>>>>>

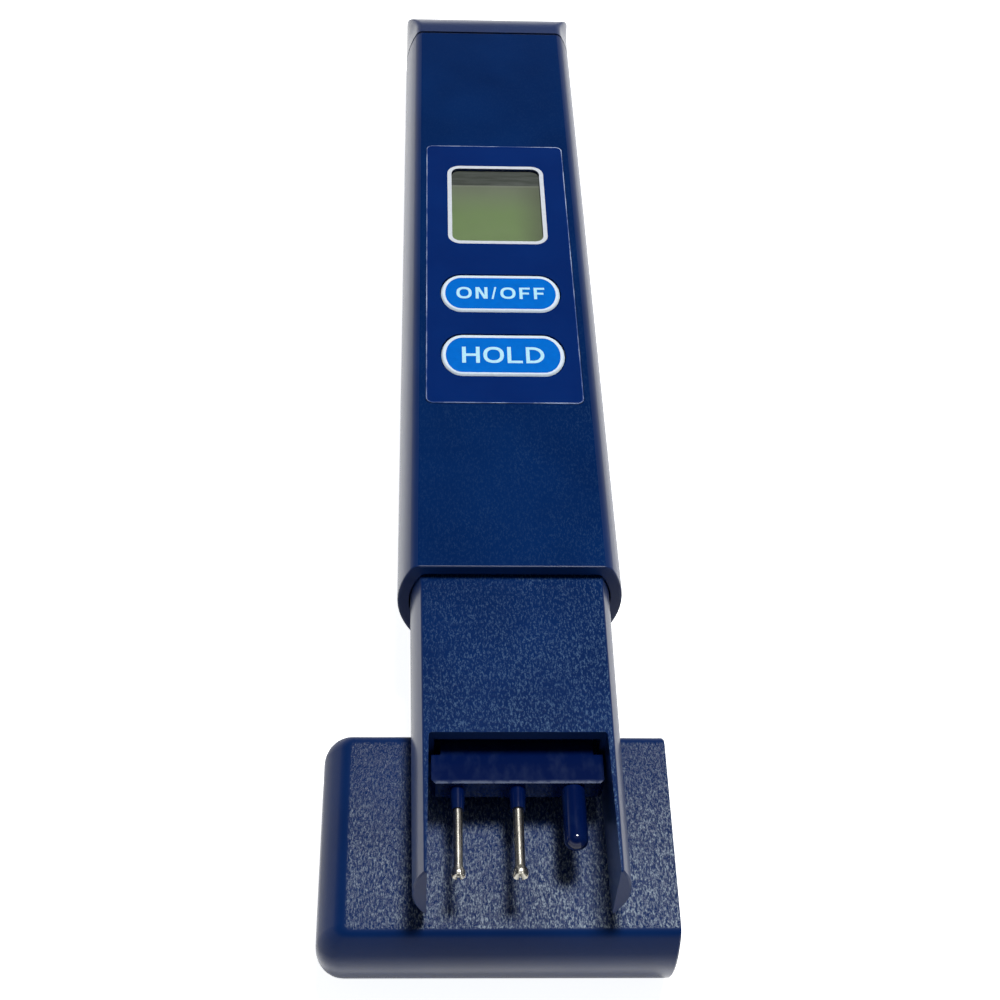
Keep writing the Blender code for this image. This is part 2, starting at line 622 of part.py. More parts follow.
def main():
    clear_scene()
    navy = make_material("navy_plastic", (0.003, 0.018, 0.098), 0.5)
    film = make_material("label_film", (0.002, 0.02, 0.14), 0.4)
    bright = make_material("key_plastic", (0.0, 0.16, 0.68), 0.35)
    clear = make_material("clear_acrylic", (0.8, 0.85, 0.85), 0.05)
    display = make_material("display_glass", (0.17, 0.28, 0.11), 0.2)
    black = make_material("black_rubber", (0.01, 0.01, 0.01), 0.7)
    white = make_material("white_plastic", (0.8, 0.8, 0.78), 0.4)
    board = make_material("board_laminate", (0.02, 0.2, 0.06), 0.5)
    steel = make_material("steel", (0.6, 0.58, 0.54), 0.3, 1.0)
    spring = make_material("spring_metal", (0.65, 0.6, 0.5), 0.35, 1.0)
    silver = make_material("pin_metal", (0.68, 0.64, 0.54), 0.3, 1.0)

    half_width = BODY_WIDTH / 2
    far_end = CAP_CENTRE_Y - half_width * math.cos(CAP_TURN)
    near_end = NOSE_RADIUS * (1 + math.sin(PEN_TILT)) - NOSE_CENTRE * math.cos(PEN_TILT)
    high_x = CAP_OPEN_X - half_width * math.sin(CAP_TURN)
    low_x = CAP_OPEN_X - CAP_LENGTH + (half_width - CAP_CORNER) * math.sin(CAP_TURN)
    middle_x = (low_x + high_x) / 2
    middle_y = (far_end + near_end) / 2
    sink = NOSE_CENTRE * math.sin(PEN_TILT) + NOSE_RADIUS * (math.cos(PEN_TILT) - 1)
    pen = make_empty("pen_frame", (-middle_x, -middle_y, -sink), -PEN_TILT)
    cap_place = (CAP_OPEN_X - middle_x, CAP_CENTRE_Y - middle_y, 0.0)
    bench = make_empty("cap_frame", cap_place, 0.0, CAP_TURN)

    make_housing(navy, pen)
    make_label(film, pen)
    make_display(white, clear, display, black, pen)
    for key, (station, half_height) in KEYS.items():
        make_key(key, station, half_height, bright, black, white, pen)
    make_electronics(board, black, steel, bright, pen)
    make_battery_bay(white, steel, spring, pen)
    make_battery_cap(navy, black, pen)
    make_sleeve(navy, pen)
    make_probe(navy, silver, pen)
    make_protective_cap(navy, bench)


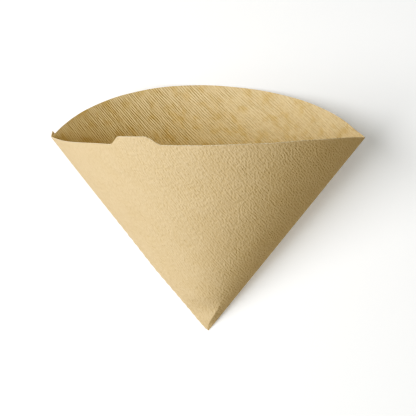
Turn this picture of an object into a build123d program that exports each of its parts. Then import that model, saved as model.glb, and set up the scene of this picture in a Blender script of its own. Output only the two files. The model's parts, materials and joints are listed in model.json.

<<<<<

#### [Directive]
Print from the first line through the line that contains "0.64, 0.54), 0.3, 1.0)", please, including both, and leave out every line outside that stretch.

#### [Solution]
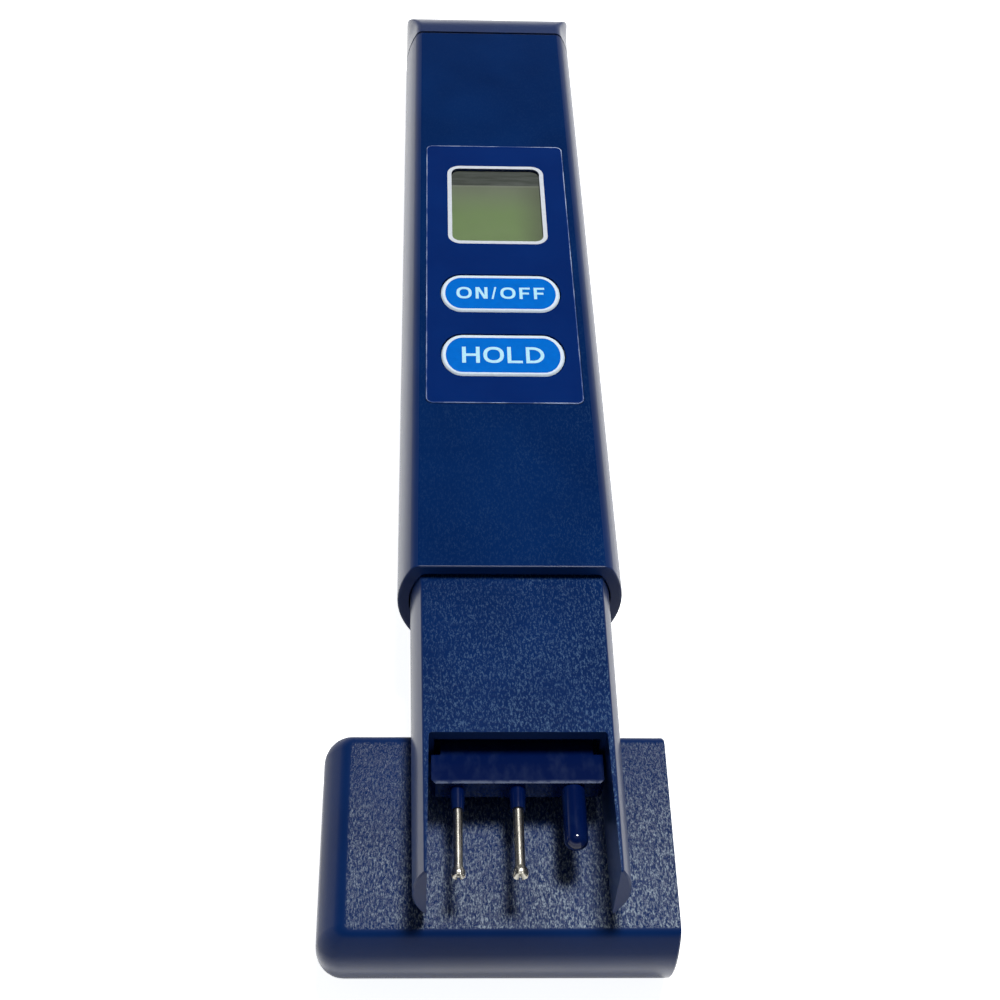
Keep writing the Blender code for this image. This is part 2, starting at line 622 of part.py. More parts follow.
def main():
    clear_scene()
    navy = make_material("navy_plastic", (0.003, 0.018, 0.098), 0.5)
    film = make_material("label_film", (0.002, 0.02, 0.14), 0.4)
    bright = make_material("key_plastic", (0.0, 0.16, 0.68), 0.35)
    clear = make_material("clear_acrylic", (0.8, 0.85, 0.85), 0.05)
    display = make_material("display_glass", (0.17, 0.28, 0.11), 0.2)
    black = make_material("black_rubber", (0.01, 0.01, 0.01), 0.7)
    white = make_material("white_plastic", (0.8, 0.8, 0.78), 0.4)
    board = make_material("board_laminate", (0.02, 0.2, 0.06), 0.5)
    steel = make_material("steel", (0.6, 0.58, 0.54), 0.3, 1.0)
    spring = make_material("spring_metal", (0.65, 0.6, 0.5), 0.35, 1.0)
    silver = make_material("pin_metal", (0.68, 0.64, 0.54), 0.3, 1.0)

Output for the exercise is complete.